Viewing pads also are being built to give amateur astronomers stable telescope and photo platforms. An open-air amphitheater also will hosts programs about the sky, and what you can learn, and teach. For more information, go to midarkskypark.org.
Other things to do while you’re here include visiting Mackinac Island, Colonial Fort Michilimackinac under the southern end of the Mackinac Bridge, portraying colonial life here under both French and British rule, and seeing Old Mill Creek State Park.
Reach the island by ferry from either Mackinaw City or St. Ignace. You can bike ride there—bring your own on the ferry if you wish—along paved trails, or try some of the mountain bike trails on the island’s north side, rated from beginner to expert. And of course you can’t pass up the island’s famous fudge shops, its main “export.” In fact, locals call island tourists “fudgies.” My favorite: Joann’s. If you don’t get to the island, there’s a JoAnn’s shop in Mackinaw City, too.
There are no cars on the island, so your bike, or getting a rental, a carriage, or a horse from the town stable, or walking, are the ways you’ll get around. If you can, partake of the buffet-lunch-to-die-for at Grand Hotel, which also features the world’s longest front porch at 700-feet-plus. And, it’s Grand Hotel, no “The.” Or, park your LTV at the ferry and stay overnight there—bring a sport coat and tie and dress for ladies for dinner, which is included with your stay as well as breakfast–or one of the other beautiful island hotels. For more on the island, go to www.mackinacisland.com, or www.mackinacisland.org.

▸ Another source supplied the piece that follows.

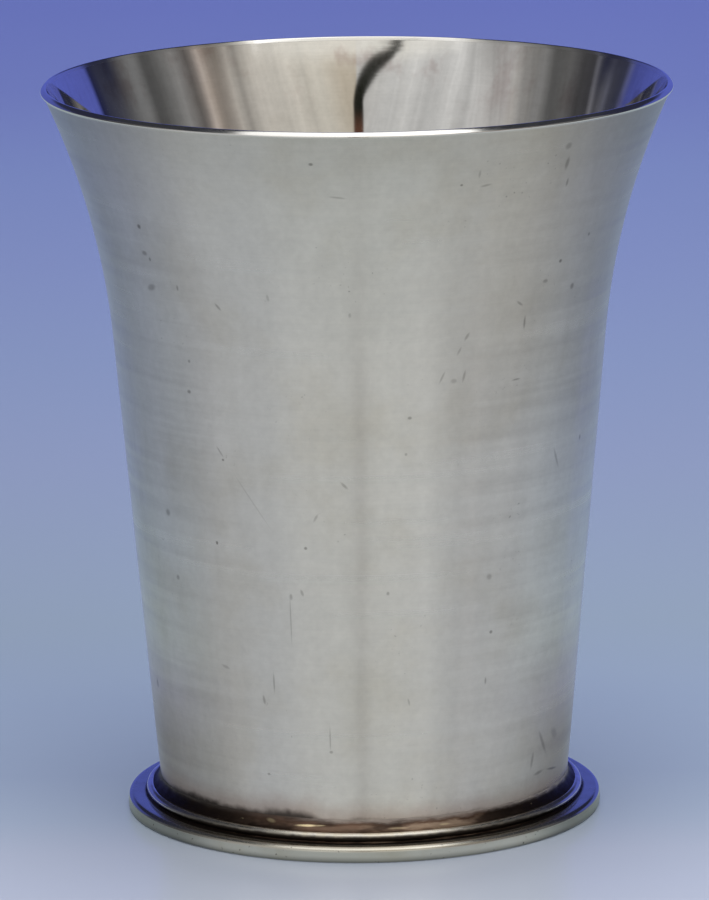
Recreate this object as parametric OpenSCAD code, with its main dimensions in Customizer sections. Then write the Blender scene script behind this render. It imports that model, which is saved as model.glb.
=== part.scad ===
// Flared silver julep cup. A thin tapered wall opens into a flared mouth and
// ends in a round wire lip. A domed bottom is soldered inside its lower end,
// and a bead over a flat band makes the stepped foot round the outside.
// Millimetres, +Z up. The origin is on the ground at the middle of the foot.

/* [Cup] */
// Overall height, from the ground to the top of the lip
cup_h = 95; // [88:0.5:110]
// Outside diameter of the mouth, over the lip
mouth_d = 81; // [76:0.5:90]

/* [Wall] */
// Thickness of the wall
wall_t = 0.7; // [0.5:0.05:1]
// Height of the wall's lower edge above the ground
wall_low_z = 0.5; // [0.2:0.1:1]
// Height at which the straight taper ends and the flare begins
flare_low_z = 62.5; // [50:0.5:76]
// Outside diameter of the wall where the flare begins
flare_low_d = 63.5; // [60:0.1:66]

/* [Lip] */
// Diameter of the wire round the lip
lip_d = 0.95; // [0.8:0.05:1.6]
// Distance from the wire's middle to the flat that sits on the wall's edge
lip_flat = 0.2; // [0.1:0.05:0.3]

/* [Foot] */
// Outside diameter of the foot band
foot_d = 61.6; // [58:0.2:68]
// Width of the foot band, from its outer edge in to the wall's lower edge
band_w = 4.55; // [4:0.05:5.5]
// Height of the foot band
band_h = 2; // [1.6:0.1:2.4]
// Radius of the band's upper outer edge
band_top_r = 0.6; // [0.3:0.05:0.8]
// Radius of the band's lower outer edge
band_low_r = 0.4; // [0.2:0.05:0.6]
// Diameter of the bead that lies on the band
bead_d = 1.3; // [1.1:0.05:1.6]
// Distance from the wall out to the bead's middle
bead_out = 1.35; // [1.2:0.05:1.6]
// Depth of the flat by which the bead sits on the band
bead_flat = 0.1; // [0.05:0.05:0.2]

/* [Bottom] */
// Thickness of the bottom disc
bottom_t = 0.8; // [0.5:0.05:1.2]
// Height of the disc's lower edge above the ground
bottom_z = 2.4; // [2:0.1:2.8]
// Rise of the disc's middle over its edge
bottom_rise = 0.8; // [0.4:0.1:1]

/* [Solder] */
// Radius of the hollow faces of the solder at the foot and at the bottom
hollow_r = 1.8; // [1.6:0.05:2.4]
// Reach of the foot's solder up the wall, above the bead's middle
cove_h = 2.1; // [1.9:0.1:2.4]
// Angle round the bead at which the foot's solder ends, up from level
cove_angle = 105; // [98:1:112]
// Width of the groove's solder on the band, out from where it leaves the bead
groove_w = 0.3; // [0.2:0.05:0.4]
// Angle round the bead at which the groove's solder ends, down from level
groove_angle = 38; // [30:1:44]
// Leg of the solder in the corner under the bottom disc
bottom_leg = 0.9; // [0.5:0.1:1.2]

/* [Hidden] */

// Overrun of the shapes that cut others
over = 5;
// Facets of a full turn, and of the wide arcs in the flare and the bottom
turn_fn = 240;
arc_fn = 2400;

// A point at a distance outward and down, square to a slope that leans outward
function off_slope(from, lean, dist) = from + dist * [cos(lean), -sin(lean)];

// Centre of an arc through two points, to the right of the way between them
function arc_centre(a, b, r) =
    let (half = (b - a) / 2)
    (a + b) / 2 + sqrt(r * r - half * half) * [half[1], -half[0]] / norm(half);

// The wall stands inside the foot band and leans outward in a straight taper
wall_low_d = foot_d - 2 * band_w;
low_lean = atan((flare_low_d - wall_low_d) / 2 / (flare_low_z - wall_low_z));
function taper_r(z) = wall_low_d / 2 + tan(low_lean) * (z - wall_low_z);
function inner_r(z) = taper_r(z) - wall_t / cos(low_lean);

// The flare carries on from the taper and ends at the lip's wire. Its radius
// is found on the line in the wall that runs through the wire's middle.
lip_centre = [(mouth_d - lip_d) / 2, cup_h - lip_d / 2];
lip_inset = wall_t - sqrt(pow(lip_d / 2, 2) - pow(lip_flat, 2));
flare_low = [flare_low_d / 2, flare_low_z];
line_low = off_slope(flare_low, low_lean, -lip_inset);
line_run = lip_centre - line_low;
top_lean = 2 * atan2(line_run[0], line_run[1]) - low_lean;
line_r = line_run[1] / (sin(top_lean) - sin(low_lean));
flare_centre = off_slope(line_low, low_lean, line_r);
flare_r = line_r - lip_inset;

// The bead lies on the band and stands out from the taper
bead_z = band_h + bead_d / 2 - bead_flat;
bead_centre = [taper_r(bead_z) + bead_out, bead_z];
function on_bead(angle) = bead_centre + bead_d / 2 * [cos(angle), sin(angle)];

// The bottom is a shallow dome between two spheres
dome_r = (pow(inner_r(bottom_z), 2) + pow(bottom_rise, 2)) / 2 / bottom_rise;
dome_centre = [0, bottom_z + bottom_rise - dome_r];
function dome_z(r) = dome_centre[1] + sqrt(dome_r * dome_r - r * r);

// Half of the cup's section: all that lies inside a surface of the wall,
// the outer one for an inset of 0 and the inner one for the wall's thickness
module within_wall(inset) {
    inset_low = [taper_r(-over) - inset / cos(low_lean), -over];
    difference() {
        polygon([[0, -over], inset_low, off_slope(flare_low, low_lean, -inset),
                 [mouth_d / 2 + lip_d, cup_h], [0, cup_h]]);
        translate(flare_centre) circle(r = flare_r + inset, $fn = arc_fn);
    }
}

// All that lies beyond the flat of the lip's wire
module beyond_lip_flat() {
    translate(lip_centre) rotate(-top_lean)
        translate([-over, -lip_flat]) square([2 * over, over]);
}

module bead_round() {
    translate(bead_centre) circle(d = bead_d, $fn = turn_fn);
}

module dome_round(grow) {
    translate(dome_centre) circle(r = dome_r + grow, $fn = arc_fn);
}

module turned() {
    rotate_extrude($fn = turn_fn) children();
}

module body_wall() {
    color("silver") turned() difference() {
        intersection() {
            within_wall(0);
            translate([0, wall_low_z]) square([mouth_d, cup_h]);
        }
        within_wall(wall_t);
        beyond_lip_flat();
    }
}

module lip_wire() {
    color("gainsboro") turned() intersection() {
        translate(lip_centre) circle(d = lip_d, $fn = turn_fn);
        beyond_lip_flat();
    }
}

module bottom_disc() {
    color("darkgray") turned() intersection() {
        difference() {
            dome_round(bottom_t);
            dome_round(0);
        }
        within_wall(wall_t);
    }
}

module foot_band() {
    flat_r = foot_d / 2 - band_top_r;
    sole_r = foot_d / 2 - band_low_r;
    side_h = band_h - band_top_r - band_low_r;
    color("lightgray") turned() difference() {
        union() {
            square([flat_r, band_h]);
            square([sole_r, band_h - band_top_r]);
            translate([0, band_low_r]) square([foot_d / 2, side_h]);
            translate([flat_r, band_h - band_top_r]) circle(r = band_top_r, $fn = turn_fn);
            translate([sole_r, band_low_r]) circle(r = band_low_r, $fn = turn_fn);
        }
        within_wall(0);
    }
}

module foot_bead() {
    color("gainsboro") turned() difference() {
        intersection() {
            union() {
                bead_round();
                square(bead_centre);
            }
            translate([0, band_h]) square([foot_d, bead_d]);
        }
        within_wall(0);
    }
}

module foot_solder() {
    wall_z = bead_centre[1] + cove_h;
    hollow_centre = arc_centre(on_bead(cove_angle), [taper_r(wall_z), wall_z], hollow_r);
    color("saddlebrown") turned() difference() {
        polygon([[0, bead_centre[1]], bead_centre, hollow_centre, [0, hollow_centre[1]]]);
        translate(hollow_centre) circle(r = hollow_r, $fn = turn_fn);
        bead_round();
        within_wall(0);
    }
}

module groove_solder() {
    bead_end = on_bead(-groove_angle);
    band_end = [bead_end[0] + groove_w, band_h];
    color("peru") turned() difference() {
        polygon([bead_centre, [bead_centre[0], band_h], band_end, bead_end]);
        bead_round();
    }
}

module bottom_solder() {
    corner = [inner_r(bottom_z), bottom_z];
    wall_end = [inner_r(bottom_z - bottom_leg), bottom_z - bottom_leg];
    disc_end = [wall_end[0] - bottom_leg, dome_z(wall_end[0] - bottom_leg)];
    hollow_centre = arc_centre(disc_end, wall_end, hollow_r);
    color("tan") turned() difference() {
        intersection() {
            polygon([hollow_centre, [corner[0], hollow_centre[1]], corner,
                     [hollow_centre[0], dome_z(hollow_centre[0])]]);
            within_wall(wall_t);
        }
        translate(hollow_centre) circle(r = hollow_r, $fn = turn_fn);
    }
}

body_wall();
lip_wire();
bottom_disc();
foot_band();
foot_bead();
foot_solder();
groove_solder();
bottom_solder();
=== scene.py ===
"""A flared silver julep cup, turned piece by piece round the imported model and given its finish.

Every piece is turned from a section worked out in metres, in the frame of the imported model. The
sections follow the same sizes as the solids: those that the frame shows are read from it.
"""

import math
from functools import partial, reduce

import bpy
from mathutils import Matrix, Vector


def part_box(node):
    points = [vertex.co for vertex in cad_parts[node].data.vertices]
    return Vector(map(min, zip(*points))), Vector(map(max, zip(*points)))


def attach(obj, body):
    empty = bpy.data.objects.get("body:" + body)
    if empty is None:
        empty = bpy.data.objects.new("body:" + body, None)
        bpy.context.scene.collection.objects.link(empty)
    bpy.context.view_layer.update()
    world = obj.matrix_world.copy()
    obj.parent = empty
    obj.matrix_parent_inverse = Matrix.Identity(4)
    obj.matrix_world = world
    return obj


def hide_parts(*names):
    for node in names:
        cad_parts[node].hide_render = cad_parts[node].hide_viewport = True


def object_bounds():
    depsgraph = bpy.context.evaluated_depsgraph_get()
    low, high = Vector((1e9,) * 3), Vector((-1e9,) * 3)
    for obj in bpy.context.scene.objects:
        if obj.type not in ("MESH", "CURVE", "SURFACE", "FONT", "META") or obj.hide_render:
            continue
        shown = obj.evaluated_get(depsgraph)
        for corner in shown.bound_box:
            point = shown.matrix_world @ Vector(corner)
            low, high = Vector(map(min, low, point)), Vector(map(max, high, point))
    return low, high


bl_info = {
    "name": "Silver Julep Cup",
    "version": (1, 0, 0),
    "blender": (4, 5, 0),
    "location": "3D View > Sidebar > Julep Cup",
    "description": "Turns the pieces of a silver cup and gives each its polish, wear and tarnish",
    "category": "Object",
}

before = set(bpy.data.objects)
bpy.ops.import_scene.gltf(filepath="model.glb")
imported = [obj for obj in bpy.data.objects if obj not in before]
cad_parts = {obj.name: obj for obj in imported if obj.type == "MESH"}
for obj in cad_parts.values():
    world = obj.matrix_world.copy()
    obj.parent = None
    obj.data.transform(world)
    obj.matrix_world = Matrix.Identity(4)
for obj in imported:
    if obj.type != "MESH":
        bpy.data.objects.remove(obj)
cad_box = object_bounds()

MM = 0.001
ROOT = "root"
UV_MAP = "UVMap"
WHITE = (1.0, 1.0, 1.0)
# Height of the camera's frame in millimetres, and how far it sees in metres
CAMERA_FRAME = 36.0
CAMERA_REACH = 50.0
mouth = cad_box[1]
band_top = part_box("foot_band")[1]
wall_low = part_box("body_wall")[0]
disc_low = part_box("bottom_disc")[0]


def maker(kind, **fixed):
    """Makes properties of one kind, each from its name, what it is and its default."""
    def made(name, description, default, **more):
        return kind(name=name, description=description, default=default, **fixed, **more)
    return made


length = maker(bpy.props.FloatProperty, unit="LENGTH", precision=5)
angle = maker(bpy.props.FloatProperty, subtype="ANGLE")
colour = maker(bpy.props.FloatVectorProperty, subtype="COLOR", size=3, min=0.0, max=1.0)
share = maker(bpy.props.FloatProperty, min=0.0, max=1.0)
strength = maker(bpy.props.FloatProperty, min=0.0)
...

Back on the Lower Peninsula, Mill Creek State Historic Park is a few miles south along the Lake Huron side of the region. There you’ll experience what life may have been like as you tour a water-powered sawmill, a replica of one used to cut lumber for buildings on the island in the 18th century. For Mackinaw City info, go to mackinawcity.city, and for the area’s state parks, mackinacparks.com.